— Start —

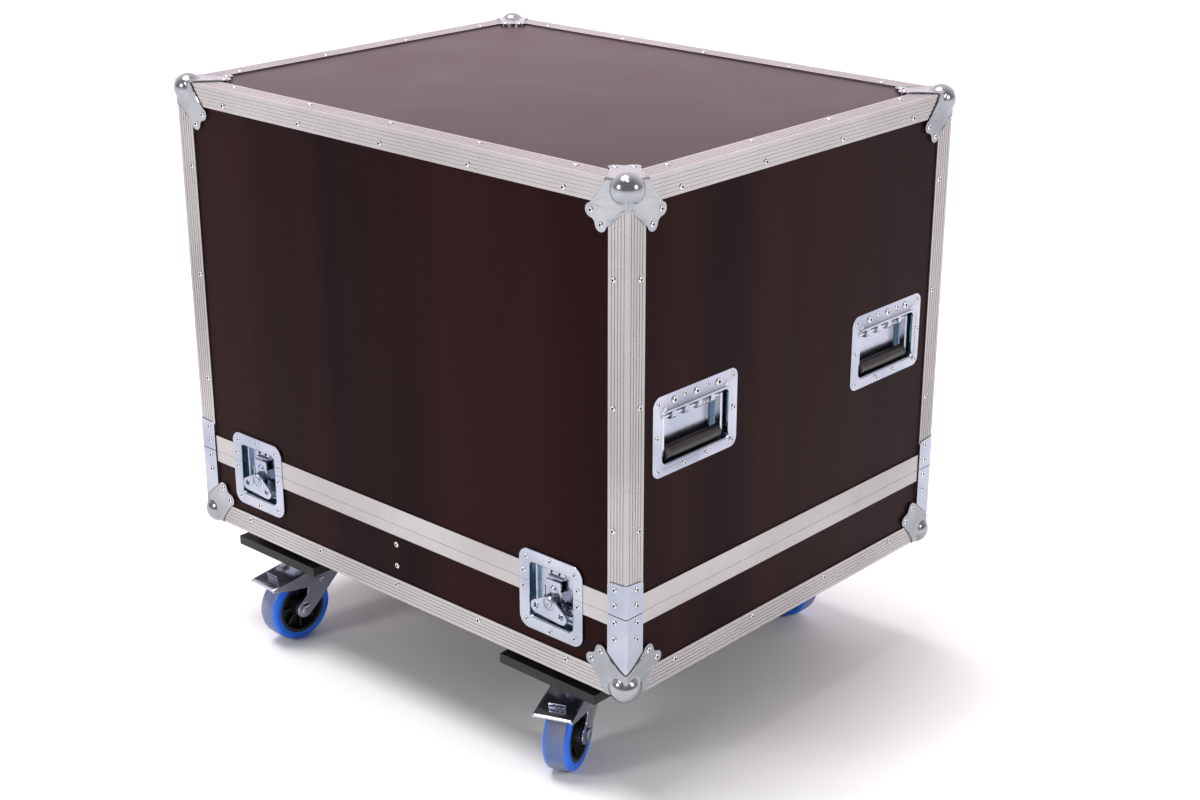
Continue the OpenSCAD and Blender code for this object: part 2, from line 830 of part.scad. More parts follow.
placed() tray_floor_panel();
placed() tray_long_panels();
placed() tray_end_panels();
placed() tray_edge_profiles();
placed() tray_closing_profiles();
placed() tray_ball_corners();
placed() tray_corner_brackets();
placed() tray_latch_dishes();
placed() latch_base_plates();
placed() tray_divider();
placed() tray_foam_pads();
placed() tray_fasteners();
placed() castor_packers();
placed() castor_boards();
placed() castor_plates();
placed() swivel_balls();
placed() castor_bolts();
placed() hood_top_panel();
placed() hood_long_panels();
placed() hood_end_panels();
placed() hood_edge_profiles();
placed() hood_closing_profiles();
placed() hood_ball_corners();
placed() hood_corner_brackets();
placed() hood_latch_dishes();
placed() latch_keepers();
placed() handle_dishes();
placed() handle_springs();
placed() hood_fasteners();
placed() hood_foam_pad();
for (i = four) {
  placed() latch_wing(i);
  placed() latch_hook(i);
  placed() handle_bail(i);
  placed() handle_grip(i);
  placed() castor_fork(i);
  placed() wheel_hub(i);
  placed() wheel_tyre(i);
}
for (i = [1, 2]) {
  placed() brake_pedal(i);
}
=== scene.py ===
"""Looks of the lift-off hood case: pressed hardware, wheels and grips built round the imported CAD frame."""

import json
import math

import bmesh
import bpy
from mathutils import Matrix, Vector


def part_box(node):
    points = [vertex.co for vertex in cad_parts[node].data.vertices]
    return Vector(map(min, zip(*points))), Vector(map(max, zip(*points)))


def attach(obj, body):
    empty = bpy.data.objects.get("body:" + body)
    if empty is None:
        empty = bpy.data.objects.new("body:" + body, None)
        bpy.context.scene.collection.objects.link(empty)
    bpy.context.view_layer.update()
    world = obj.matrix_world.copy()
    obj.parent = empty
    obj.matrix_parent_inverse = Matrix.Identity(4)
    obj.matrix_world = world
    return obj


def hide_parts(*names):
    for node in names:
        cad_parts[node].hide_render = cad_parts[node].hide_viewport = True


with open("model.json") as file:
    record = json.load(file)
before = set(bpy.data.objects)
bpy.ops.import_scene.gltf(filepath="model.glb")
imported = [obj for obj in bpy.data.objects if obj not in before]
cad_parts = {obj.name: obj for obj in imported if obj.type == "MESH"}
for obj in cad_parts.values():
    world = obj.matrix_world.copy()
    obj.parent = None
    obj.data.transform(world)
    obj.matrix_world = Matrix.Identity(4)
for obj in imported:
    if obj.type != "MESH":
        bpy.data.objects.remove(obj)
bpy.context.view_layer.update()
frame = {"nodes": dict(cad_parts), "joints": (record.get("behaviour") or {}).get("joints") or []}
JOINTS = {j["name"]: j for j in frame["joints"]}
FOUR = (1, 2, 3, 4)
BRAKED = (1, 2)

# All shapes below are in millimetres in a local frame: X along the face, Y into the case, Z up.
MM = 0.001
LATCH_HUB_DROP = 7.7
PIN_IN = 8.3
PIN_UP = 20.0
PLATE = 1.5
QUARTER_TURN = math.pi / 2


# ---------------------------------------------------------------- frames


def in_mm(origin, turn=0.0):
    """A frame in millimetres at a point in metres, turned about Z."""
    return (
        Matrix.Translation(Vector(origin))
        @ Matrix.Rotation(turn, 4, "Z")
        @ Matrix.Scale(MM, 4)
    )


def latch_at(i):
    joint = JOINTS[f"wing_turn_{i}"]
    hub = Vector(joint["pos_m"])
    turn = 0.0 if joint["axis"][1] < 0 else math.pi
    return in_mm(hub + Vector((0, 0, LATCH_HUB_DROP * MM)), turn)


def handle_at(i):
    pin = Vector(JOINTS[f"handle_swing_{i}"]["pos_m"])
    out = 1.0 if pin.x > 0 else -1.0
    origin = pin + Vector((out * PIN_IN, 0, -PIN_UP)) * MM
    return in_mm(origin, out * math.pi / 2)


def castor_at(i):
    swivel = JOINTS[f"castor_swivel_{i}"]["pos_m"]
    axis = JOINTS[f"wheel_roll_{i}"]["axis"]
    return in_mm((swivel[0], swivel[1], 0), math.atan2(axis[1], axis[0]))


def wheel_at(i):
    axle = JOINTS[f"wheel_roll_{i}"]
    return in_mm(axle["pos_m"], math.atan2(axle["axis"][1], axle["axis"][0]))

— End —

**Set exercise:**
Restate the first line and every line after it, word for word, stopping once the line with "import math" is done.

**Exercise answer:**
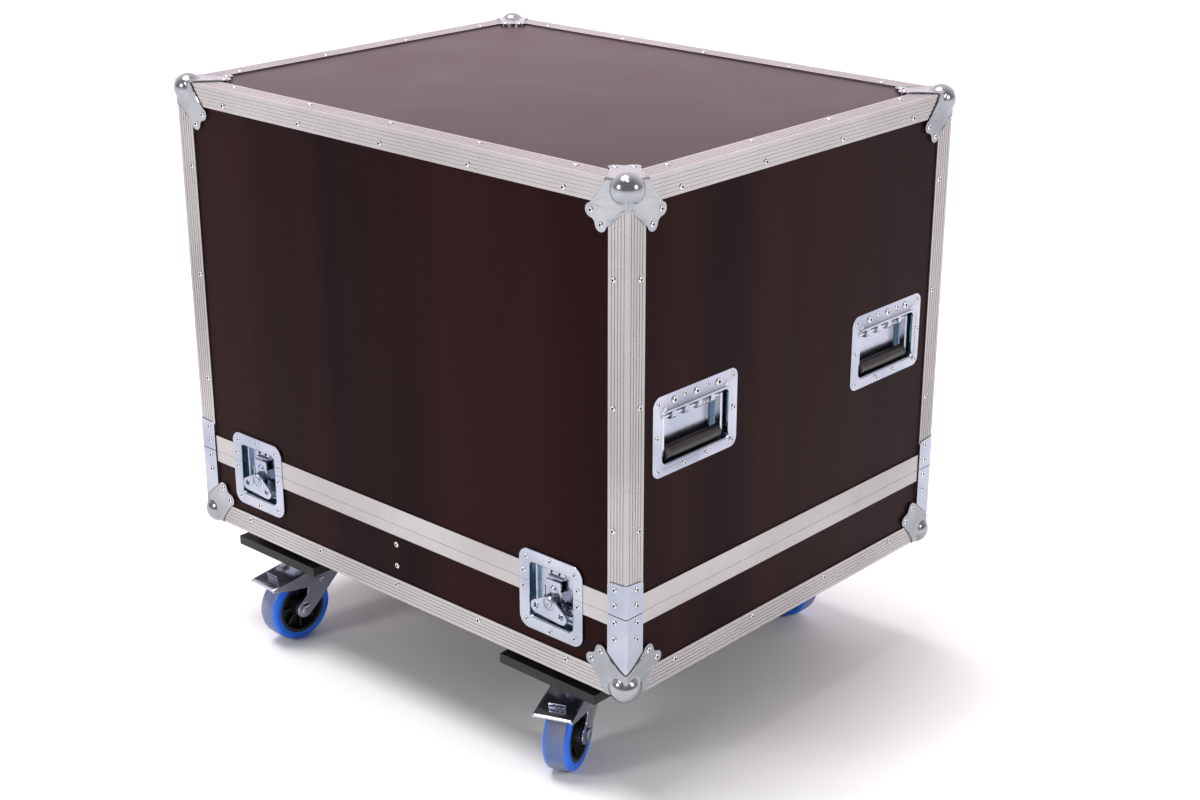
Continue the OpenSCAD and Blender code for this object: part 2, from line 830 of part.scad. More parts follow.
placed() tray_floor_panel();
placed() tray_long_panels();
placed() tray_end_panels();
placed() tray_edge_profiles();
placed() tray_closing_profiles();
placed() tray_ball_corners();
placed() tray_corner_brackets();
placed() tray_latch_dishes();
placed() latch_base_plates();
placed() tray_divider();
placed() tray_foam_pads();
placed() tray_fasteners();
placed() castor_packers();
placed() castor_boards();
placed() castor_plates();
placed() swivel_balls();
placed() castor_bolts();
placed() hood_top_panel();
placed() hood_long_panels();
placed() hood_end_panels();
placed() hood_edge_profiles();
placed() hood_closing_profiles();
placed() hood_ball_corners();
placed() hood_corner_brackets();
placed() hood_latch_dishes();
placed() latch_keepers();
placed() handle_dishes();
placed() handle_springs();
placed() hood_fasteners();
placed() hood_foam_pad();
for (i = four) {
  placed() latch_wing(i);
  placed() latch_hook(i);
  placed() handle_bail(i);
  placed() handle_grip(i);
  placed() castor_fork(i);
  placed() wheel_hub(i);
  placed() wheel_tyre(i);
}
for (i = [1, 2]) {
  placed() brake_pedal(i);
}
=== scene.py ===
"""Looks of the lift-off hood case: pressed hardware, wheels and grips built round the imported CAD frame."""

import json
import math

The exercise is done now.